Les SS ukrainiens servaient avec des escadrons d’extermination nazis (Einsatzgruppen) et des unités de police militaire allemande qui combattaient des groupes de partisans. Le Canada affirmait avoir reçu des assurances des Anglais que les SS ukrainiens n’avaient pas participé à des crimes de guerre. Ce que soutient également la communauté ukrainienne qui les considère comme des «combattants de la liberté». Des documents publiés depuis indiquent que les Britanniques n’avaient effectué aucune enquête sur leurs faits d’armes. 


À l’émission 60 Minutes de la CBS diffusée le 2 février 1997, on affirmait qu’environ 1000 SS et collaborateurs nazis originaires des États baltes s’étaient aussi installés au Canada. Dans le reportage intitulé Canada’s dark secret (le secret honteux du Canada), il a été révélé qu’un journaliste d’enquête israélien qui se présentait comme un chercheur universitaire avait obtenu les confidences et aveux de 58 criminels de guerre d’Europe de l’Est, dont sept avaient reconnu avoir tué des Juifs. Vingt-cinq d’entre eux vivaient dans la région de Montréal. 


Lors de l’émission de télévision allemande Panorama, on rapportait à la même époque que 1882 criminels de guerre allemands établis au Canada recevaient des «pensions de victime» de l’État allemand. Bien qu'une loi allemande interdise aux criminels de guerre de toucher de telles pensions, la loi n'était pas appliquée au Canada pour des raisons inexpliquées. 


Presque tous ces criminels de guerre et collaborateurs, il faut le souligner, ont vécu ouvertement au Canada sous leur propre nom pendant plus d’un demi-siècle avant de s’éteindre paisiblement entourés de leur famille et de leurs proches. 

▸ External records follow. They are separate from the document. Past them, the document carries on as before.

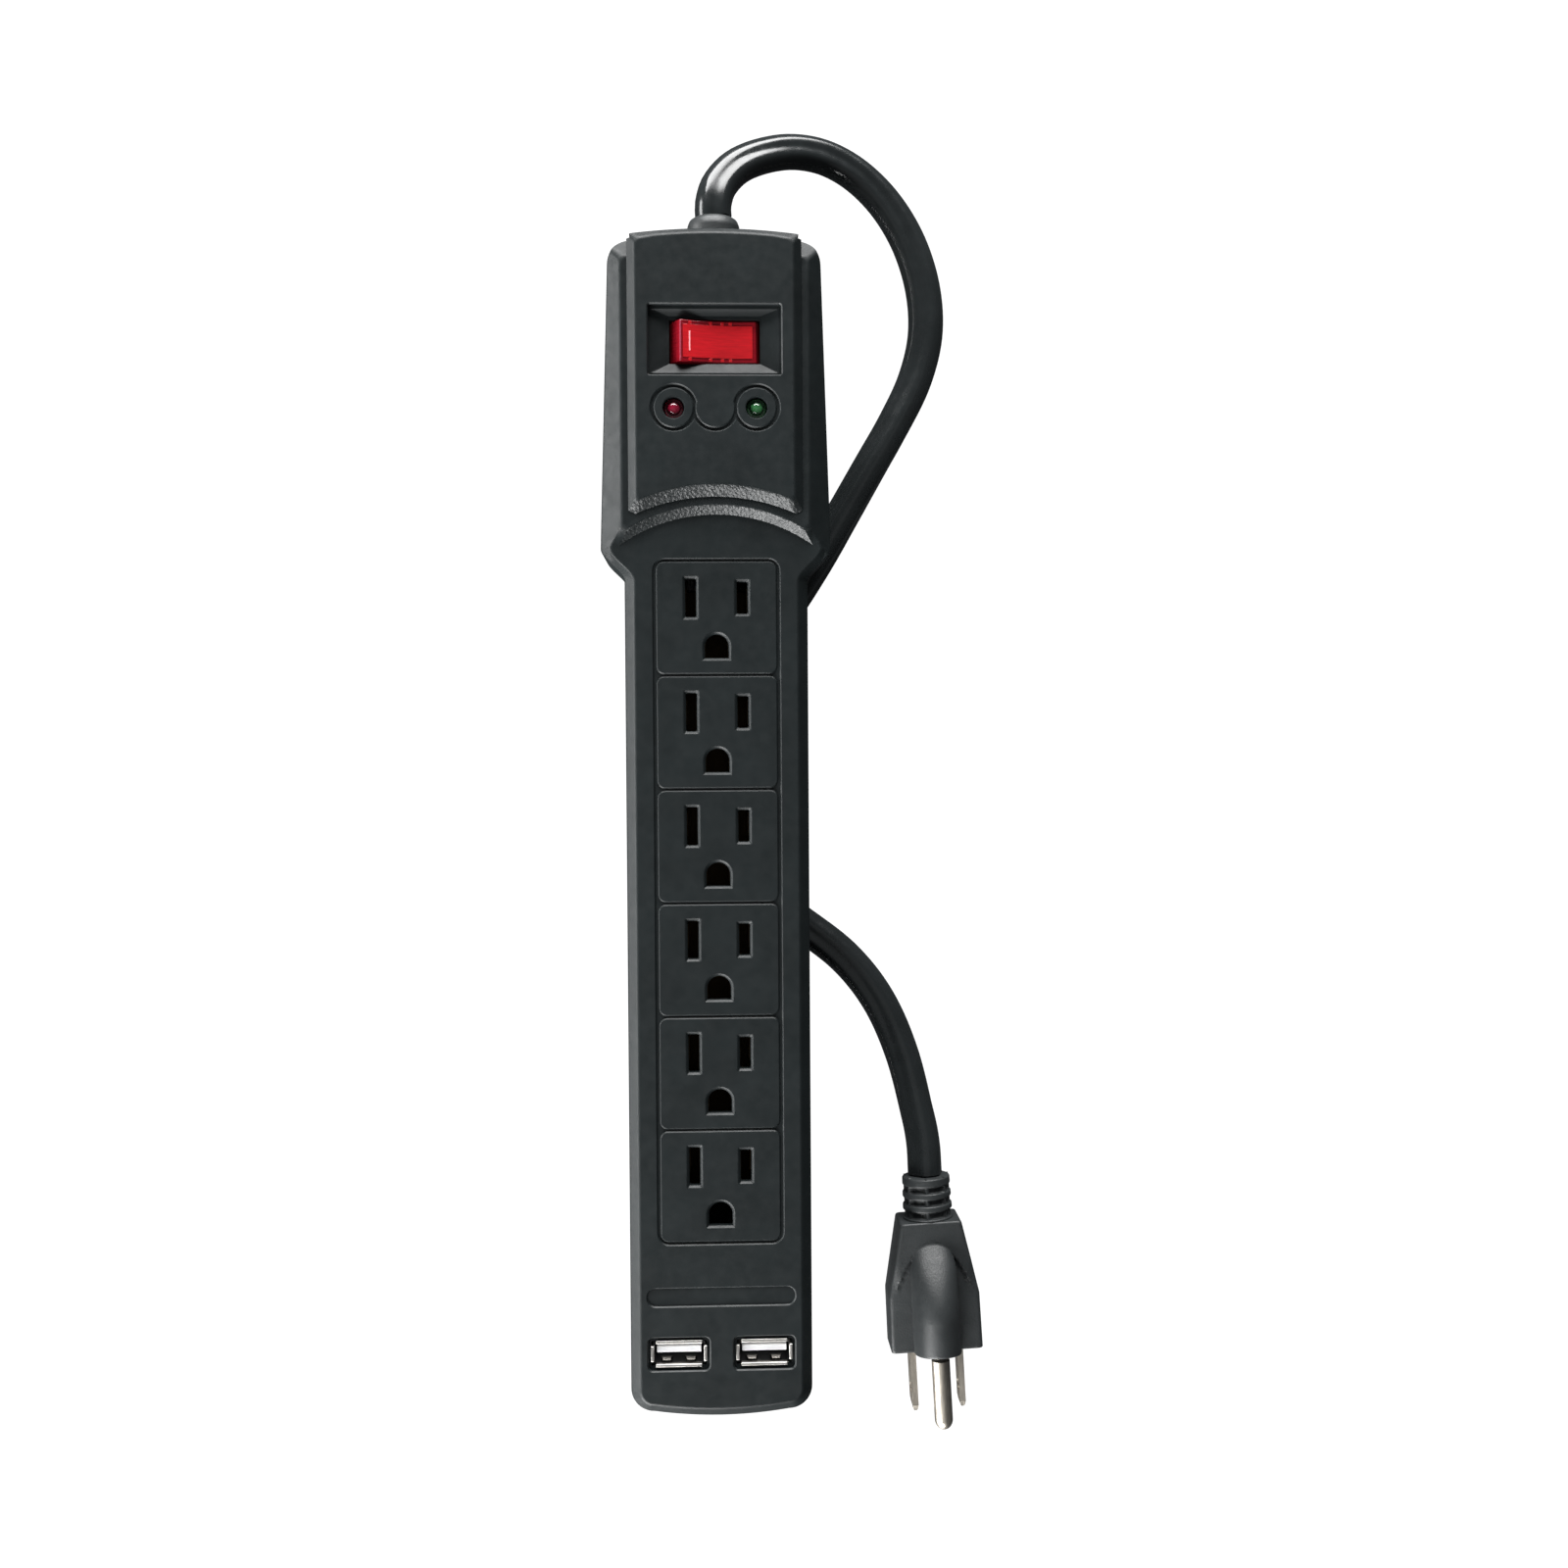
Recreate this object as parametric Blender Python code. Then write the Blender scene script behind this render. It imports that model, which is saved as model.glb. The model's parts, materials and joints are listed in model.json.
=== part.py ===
"""Six-outlet power strip with a lit breaker rocker, two indicator lamps, two USB charging ports, and a short
cord with a three-pin plug. The strip lies on its back along Y with its head end at +Y, and rests on its own
cord, which loops out of the head end, passes under the body and ends in the plug beside it.
Units are metres. The origin is the middle of the strip's own box: X across, Y along, Z up out of the face."""

import math

import bmesh
import bpy
from mathutils import Matrix, Vector

MM = 0.001
GAP = 0.3 * MM  # between pieces that touch

# Heights, measured from the middle of the strip's thickness.
PAD_Z = -17.0 * MM  # the keyhole pads, the lowest faces of the strip itself
BACK_Z = -16.2 * MM
BACK_INSIDE_Z = -14.0 * MM
SPLIT_Z = CORD_HEIGHT = -2.0 * MM  # where the two covers meet, with the cord held between them
DECK_Z = 13.0 * MM  # the socket face
LEDGE_Z = 15.0 * MM  # top of the head block, which the raised panel stands on
PANEL_Z = 17.0 * MM  # the raised panel that holds the switch

# Outline of the strip, seen from above.
HALF_LENGTH = 146.5 * MM
BODY_HALF = 22.6 * MM
HEAD_HALF_LOW = 28.4 * MM  # at the shoulder
HEAD_HALF_HIGH = 26.2 * MM  # at the head end
SHOULDER_LOW_Y = 61.0 * MM
SHOULDER_HIGH_Y = 69.3 * MM
WING_END_Y = 144.4 * MM
FOOT_CORNER = 5.8 * MM
WING_CORNER = 6.0 * MM
END_BOW = 1.3 * MM  # how far the end edges bulge
NOSE_HALF = 20.6 * MM  # the end wall under the raised panel
CHAMFER = 2.5 * MM
WALL = 2.2 * MM

# The two steps of the head, each with an arched lower edge and cut corners: (half width, half width of the arch,
# middle of the arch, far end) along the top edge, and how far each moves out per millimetre down the bevel.
LEDGE_EDGE = (22.95 * MM, 21.5 * MM, 79.5 * MM, 141.2 * MM)
LEDGE_SPREAD = (1.25, 1.12, -1.07, 1.25)
LEDGE_ARCH_RADIUS = 42.5 * MM
PANEL_EDGE = (19.3 * MM, 18.6 * MM, 84.2 * MM, 145.1 * MM)
PANEL_SPREAD = (1.0, 0.5, -1.35, 1.0)
PANEL_ARCH_RADIUS = 48.0 * MM
CUT_CORNER = 0.8 * MM  # height of the cut corners beside the arches

# Sockets.
OUTLETS = 6
OUTLET_PITCH = 28.1 * MM
FIRST_SLOTS_Y = 57.0 * MM
SLOT_X = 6.35 * MM
SLOT_WIDTH = 2.6 * MM
NEUTRAL_SLOT = 9.4 * MM
LINE_SLOT = 7.8 * MM
SLOT_FLARE = 0.65 * MM
GROUND_DROP = 11.9 * MM
GROUND_HALF = 2.9 * MM
PLATE_HALF_X = 14.6 * MM
PLATE_HALF_Y = 13.5 * MM
PLATE_DROP = 4.95 * MM  # from the blade slots to the middle of the outlet's plate
FRAME_MARGIN = 1.2 * MM
FRAME_DEPTH = 0.5 * MM

# Switch, lamps and USB ports.
SWITCH_Y = 119.3 * MM
RECESS_FLOOR_Z = 13.6 * MM
RECESS_STEP = 2.0 * MM  # height of the upright step round the recess
PIVOT_Z = 9.0 * MM
ROCKER_REACH = 11.0 * MM  # from the pivot to the rounded end faces
ROCKER_WIDTH = 10.2 * MM
ROCKER_TRAVEL = 18.0  # degrees, from OFF to ON
ARM_SHARE = -0.4  # turn of the contact arm for each turn of the rocker
ARM_PIVOT_Z = 0.4 * MM
LAMP_X = 10.1 * MM
LAMP_Y = 102.8 * MM
MOAT_INNER, MOAT_OUTER = 4.7 * MM, 5.9 * MM  # the groove round each lamp
USB_X = 10.6 * MM
USB_Y = -130.2 * MM
LABEL_Y = -116.0 * MM
KEYHOLE_YS = (99.0 * MM, -101.0 * MM)

# Posts on the back cover that carry the boards and the switch: X, Y and top, in millimetres.
RESTS = [(-17.3, 69.5, -9.9), (17.3, 69.5, -9.9), (-17.3, 94.5, -9.9), (17.3, 94.5, -9.9),
         (-4.5, 124.6, -5.3), (-4.5, 113.4, -5.3), (11.9, 119.3, -5.3),
         (-16.2, -138.0, -3.7), (16.2, -138.0, -3.7), (0.0, -123.5, -3.7)]

# Screws that hold the covers together, from the back.
SCREW_PLACES = [(side * x * MM, y * MM) for x, y in ((19.5, 134.5), (17.0, -14.1), (16.6, -116.0))
                for side in (-1, 1)]

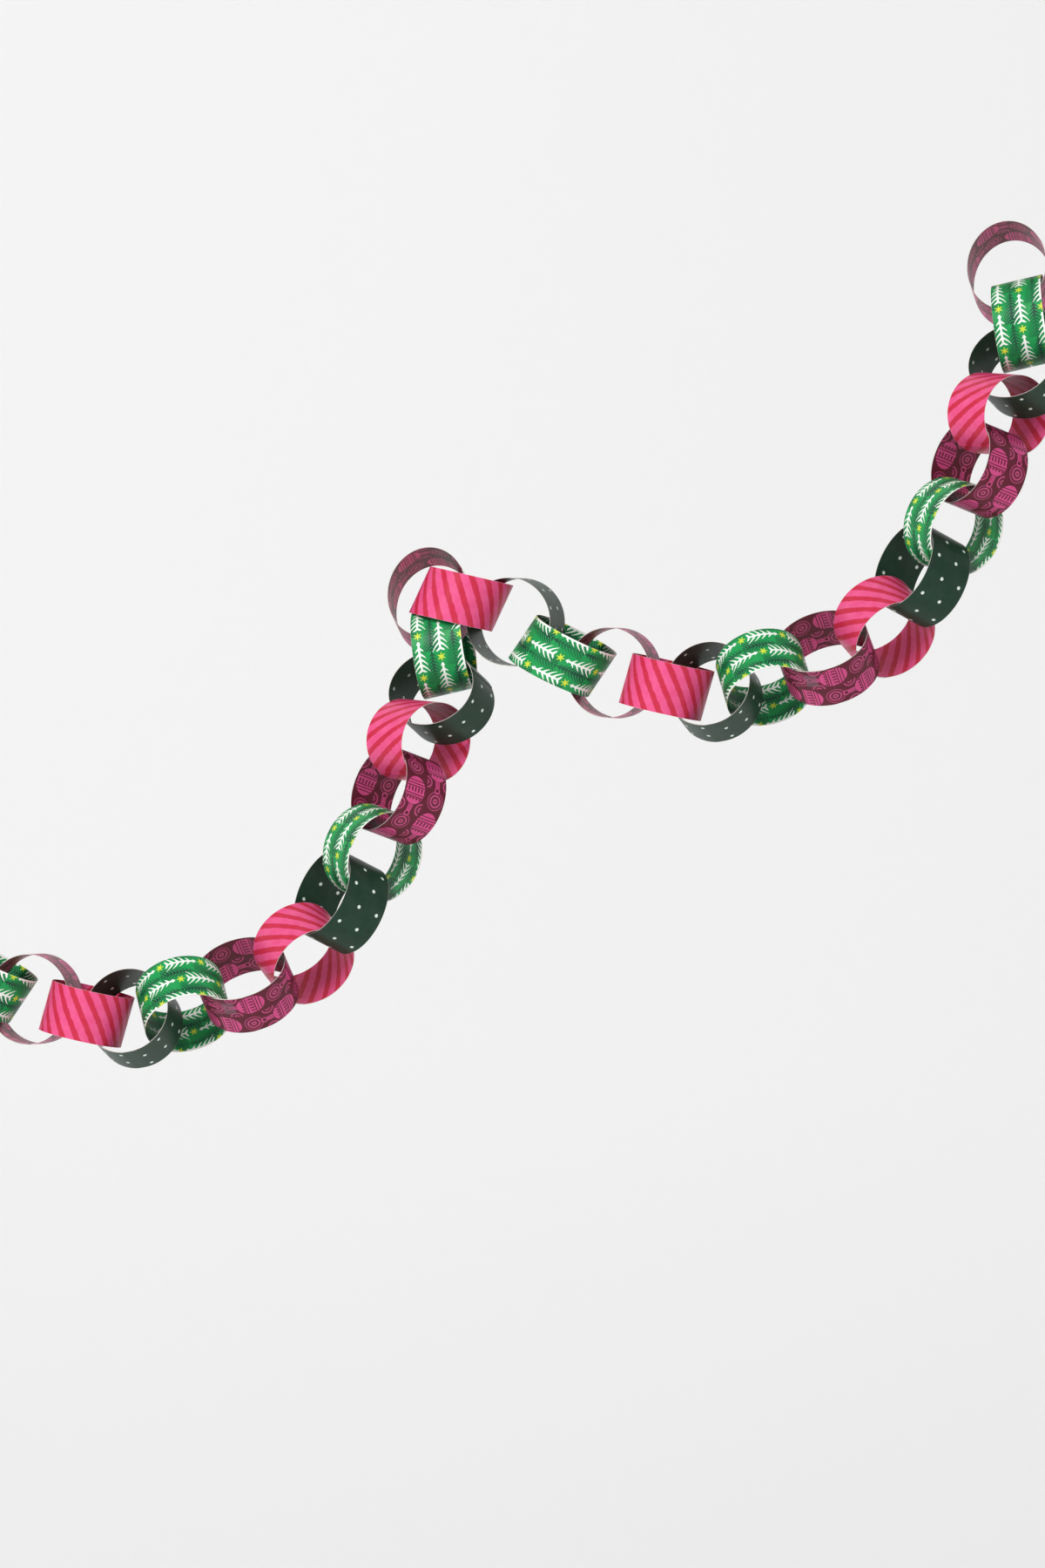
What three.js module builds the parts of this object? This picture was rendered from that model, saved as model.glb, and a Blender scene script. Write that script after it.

Malgré les demandes répétées des organisations juives, le premier ministre Pierre-Elliott Trudeau a toujours refusé d’ouvrir des enquêtes et de poursuivre les criminels de guerre établis au Canada. Irving Abella, professeur d'histoire à l'Université York de Toronto a révélé que Trudeau s’était justifié devant lui en disant que cette question des criminels de guerre transporterait au Canada les antagonismes du Vieux Monde ajoutant que des poursuites contre des criminels de guerre exacerberaient les tensions entre les Européens de l'Est et les Juifs au Canada. Les libéraux fédéraux reçoivent l’appui politique de ces deux communautés. 


Le jeune Pierre Trudeau n’était pas exactement un va-t-en-guerre pour ce qui est des conflits du Vieux Monde. En 1942, dans un discours appuyant le candidat anti-conscription Jean Drapeau, Trudeau dénonça la «malhonnêteté dégoûtante» du gouvernement libéral de Mackenzie King pour avoir déclaré la guerre à l'Allemagne en 1939. 


C'est le gouvernement conservateur de Brian Mulroney qui a eu le courage de mettre sur pied, le 7 février 1985, la Commission d'enquête sur les criminels de guerre, présidée par le juge Jules Deschênes. La commission accouchera cependant d’une souris. Des mesures judiciaires seront prises dans une vingtaine de cas sur les 774 suspects de la liste maîtresse de la commission qui n’a rendu publics qu’une partie de ses travaux. La pratique courante a été suivie. Quelques criminels de guerre ont été expulsés vers leur pays d’origine plutôt que traduit devant les tribunaux et jugés au Canada. On s’en lave les mains. Bons débarras! 


Le Canada a donc été un havre de paix pour des criminels de guerre nazis particulièrement ceux originaires d’Europe orientale qui bénéficiaient du soutien actif et de la complicité d’une frange nostalgique significative de certaines communautés culturelles de Montréal et de Toronto. 


Le professeur John-Paul Himka de l'Université de l'Alberta et oncle de la ministre des Affaires étrangères, Chrystia Freeland, a été mis au ban de la communauté ukrainienne pour ses recherches sur la participation de l'Ukraine à l'Holocauste. Il a déclaré au National Post : «Il est temps que quelqu'un y prête attention. [...] Le fait est que le gouvernement ukrainien et la diaspora honorent des participants à l'Holocauste et des criminels de guerre depuis longtemps.»